* _YOUR GOAL_: Each line that holds the word "with" counts once; report how many lines do so and nothing else.

* _DATA SHOWN_:
[start]
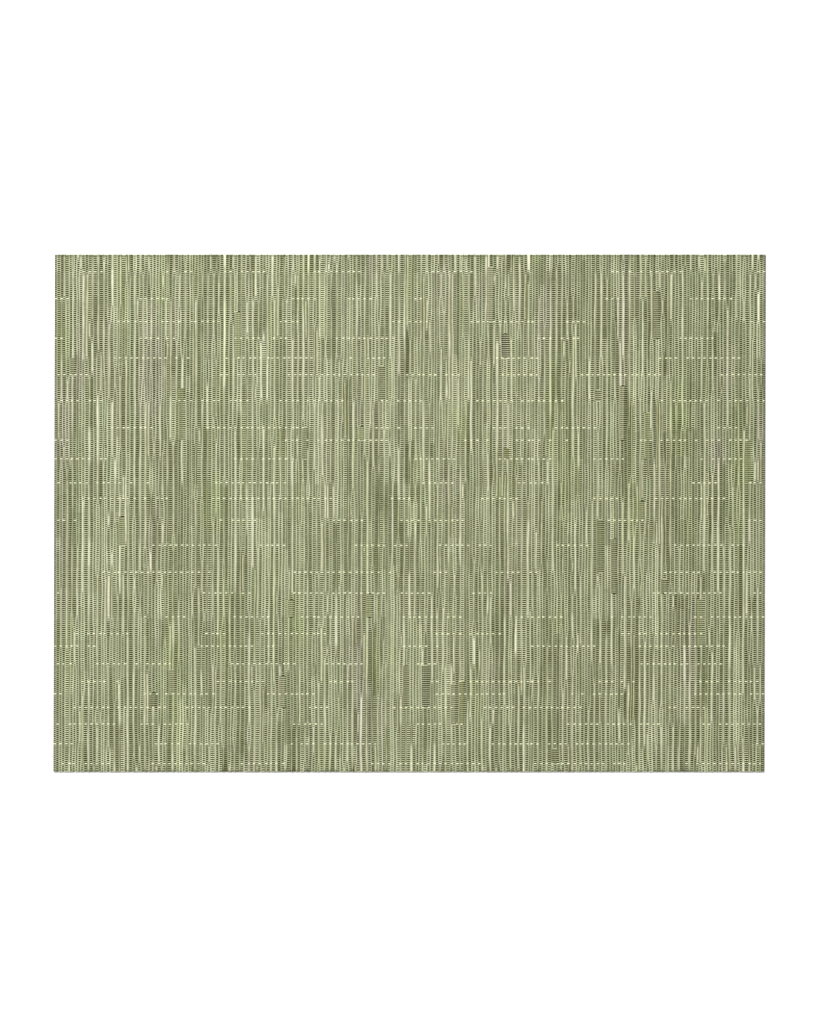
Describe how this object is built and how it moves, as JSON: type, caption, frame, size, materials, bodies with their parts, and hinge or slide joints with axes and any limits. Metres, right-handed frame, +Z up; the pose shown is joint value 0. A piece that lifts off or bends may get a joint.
[end]
[start]
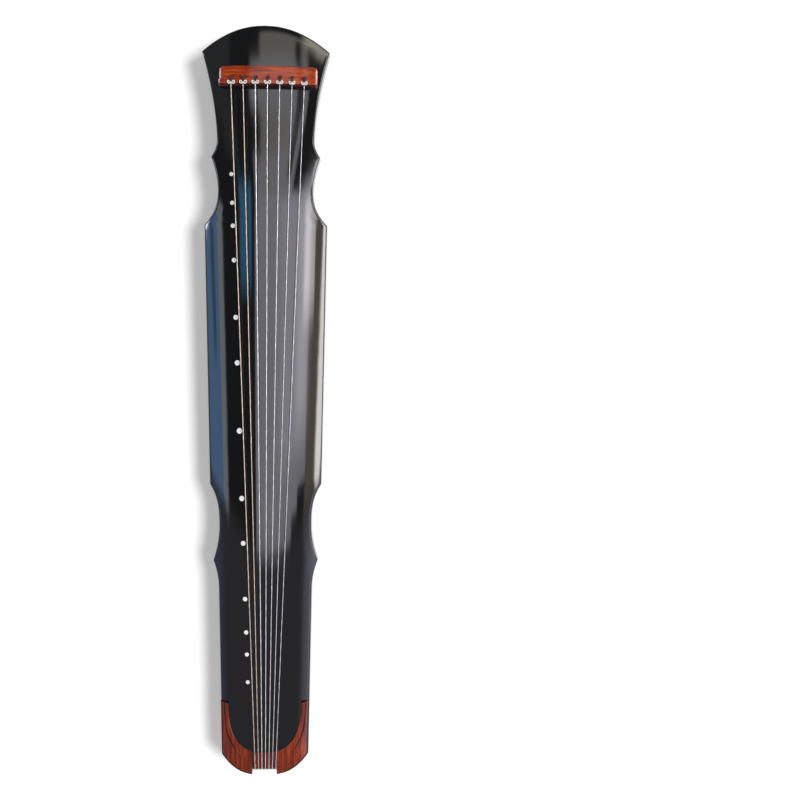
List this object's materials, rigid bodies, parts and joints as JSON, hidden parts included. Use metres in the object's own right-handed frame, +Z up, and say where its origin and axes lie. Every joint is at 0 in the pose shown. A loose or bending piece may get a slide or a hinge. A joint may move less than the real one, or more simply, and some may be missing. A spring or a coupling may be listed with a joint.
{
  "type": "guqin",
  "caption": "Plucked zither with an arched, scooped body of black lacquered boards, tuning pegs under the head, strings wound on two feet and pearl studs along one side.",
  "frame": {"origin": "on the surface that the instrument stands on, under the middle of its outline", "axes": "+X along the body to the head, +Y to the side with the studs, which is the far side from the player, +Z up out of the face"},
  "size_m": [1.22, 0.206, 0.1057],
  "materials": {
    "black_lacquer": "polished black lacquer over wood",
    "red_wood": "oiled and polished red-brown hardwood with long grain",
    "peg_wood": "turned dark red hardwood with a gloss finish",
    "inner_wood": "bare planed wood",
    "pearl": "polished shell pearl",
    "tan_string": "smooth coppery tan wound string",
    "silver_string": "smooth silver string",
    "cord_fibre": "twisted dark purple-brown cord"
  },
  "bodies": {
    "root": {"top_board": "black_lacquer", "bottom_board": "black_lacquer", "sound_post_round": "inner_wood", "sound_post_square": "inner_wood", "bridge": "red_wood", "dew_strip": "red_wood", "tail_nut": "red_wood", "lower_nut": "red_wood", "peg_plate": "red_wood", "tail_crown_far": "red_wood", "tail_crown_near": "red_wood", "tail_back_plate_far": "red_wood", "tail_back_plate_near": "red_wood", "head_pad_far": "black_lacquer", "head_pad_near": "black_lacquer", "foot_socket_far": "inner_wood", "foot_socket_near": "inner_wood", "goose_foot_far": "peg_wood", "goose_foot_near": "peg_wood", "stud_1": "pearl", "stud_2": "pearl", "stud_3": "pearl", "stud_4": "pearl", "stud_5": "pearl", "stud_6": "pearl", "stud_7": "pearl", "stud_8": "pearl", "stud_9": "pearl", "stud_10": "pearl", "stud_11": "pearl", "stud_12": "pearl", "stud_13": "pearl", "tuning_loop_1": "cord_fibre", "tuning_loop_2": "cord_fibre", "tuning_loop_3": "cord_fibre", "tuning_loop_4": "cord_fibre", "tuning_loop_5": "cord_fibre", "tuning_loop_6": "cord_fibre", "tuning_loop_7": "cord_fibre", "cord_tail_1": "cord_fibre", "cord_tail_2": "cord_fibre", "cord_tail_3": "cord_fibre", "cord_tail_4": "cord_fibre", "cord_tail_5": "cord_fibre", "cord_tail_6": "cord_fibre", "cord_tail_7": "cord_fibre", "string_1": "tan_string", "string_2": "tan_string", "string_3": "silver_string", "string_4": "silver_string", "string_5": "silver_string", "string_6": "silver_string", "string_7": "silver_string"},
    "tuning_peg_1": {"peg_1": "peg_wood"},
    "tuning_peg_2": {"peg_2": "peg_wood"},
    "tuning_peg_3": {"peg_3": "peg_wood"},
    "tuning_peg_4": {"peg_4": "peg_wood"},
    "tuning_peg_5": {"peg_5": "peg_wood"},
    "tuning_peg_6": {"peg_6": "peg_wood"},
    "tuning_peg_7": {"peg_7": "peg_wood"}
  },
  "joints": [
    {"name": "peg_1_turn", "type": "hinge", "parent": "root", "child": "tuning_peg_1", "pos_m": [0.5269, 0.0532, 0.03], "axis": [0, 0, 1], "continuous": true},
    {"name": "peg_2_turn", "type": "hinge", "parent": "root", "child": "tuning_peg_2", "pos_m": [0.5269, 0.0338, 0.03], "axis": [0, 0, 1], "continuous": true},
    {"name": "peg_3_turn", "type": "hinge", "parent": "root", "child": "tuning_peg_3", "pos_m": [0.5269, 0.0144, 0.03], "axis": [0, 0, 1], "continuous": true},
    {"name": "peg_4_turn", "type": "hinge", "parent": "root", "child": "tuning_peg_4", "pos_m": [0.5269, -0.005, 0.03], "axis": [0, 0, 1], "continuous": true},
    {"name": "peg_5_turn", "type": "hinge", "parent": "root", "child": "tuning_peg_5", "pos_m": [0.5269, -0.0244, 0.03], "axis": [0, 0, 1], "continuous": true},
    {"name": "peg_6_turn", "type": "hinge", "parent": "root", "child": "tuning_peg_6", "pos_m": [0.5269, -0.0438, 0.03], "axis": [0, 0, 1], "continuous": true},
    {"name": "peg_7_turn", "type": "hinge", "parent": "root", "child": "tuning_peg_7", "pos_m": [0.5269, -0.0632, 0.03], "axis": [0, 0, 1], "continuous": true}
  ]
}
[end]
[start]
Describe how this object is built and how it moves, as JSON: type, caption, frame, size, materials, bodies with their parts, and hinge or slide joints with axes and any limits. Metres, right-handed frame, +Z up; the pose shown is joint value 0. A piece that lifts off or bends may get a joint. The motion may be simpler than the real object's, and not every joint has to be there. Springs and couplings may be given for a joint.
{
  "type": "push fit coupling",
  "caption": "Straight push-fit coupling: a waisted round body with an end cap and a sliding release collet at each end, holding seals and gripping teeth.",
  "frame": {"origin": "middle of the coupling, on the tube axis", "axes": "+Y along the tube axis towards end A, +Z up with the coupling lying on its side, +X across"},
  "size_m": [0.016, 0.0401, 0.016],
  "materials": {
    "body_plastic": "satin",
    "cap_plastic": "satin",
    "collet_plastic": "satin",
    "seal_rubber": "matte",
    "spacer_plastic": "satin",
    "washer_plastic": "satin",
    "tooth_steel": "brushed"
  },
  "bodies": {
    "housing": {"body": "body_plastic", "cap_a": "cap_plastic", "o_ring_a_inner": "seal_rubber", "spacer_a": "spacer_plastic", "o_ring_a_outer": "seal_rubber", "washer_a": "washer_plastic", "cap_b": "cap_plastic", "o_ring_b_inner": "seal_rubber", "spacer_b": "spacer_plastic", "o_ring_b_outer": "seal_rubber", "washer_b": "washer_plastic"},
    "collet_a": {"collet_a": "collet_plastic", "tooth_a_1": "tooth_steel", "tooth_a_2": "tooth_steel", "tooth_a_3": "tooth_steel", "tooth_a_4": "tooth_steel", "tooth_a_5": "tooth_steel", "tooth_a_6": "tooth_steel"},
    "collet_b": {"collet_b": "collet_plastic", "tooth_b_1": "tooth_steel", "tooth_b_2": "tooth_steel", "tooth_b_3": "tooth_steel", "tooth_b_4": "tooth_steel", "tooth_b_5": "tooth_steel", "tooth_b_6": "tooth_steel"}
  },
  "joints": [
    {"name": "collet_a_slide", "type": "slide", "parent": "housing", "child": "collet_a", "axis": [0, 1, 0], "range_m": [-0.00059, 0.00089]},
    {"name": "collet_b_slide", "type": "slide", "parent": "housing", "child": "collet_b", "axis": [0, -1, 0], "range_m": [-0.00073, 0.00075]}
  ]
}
[end]
* _SOLUTION_: 9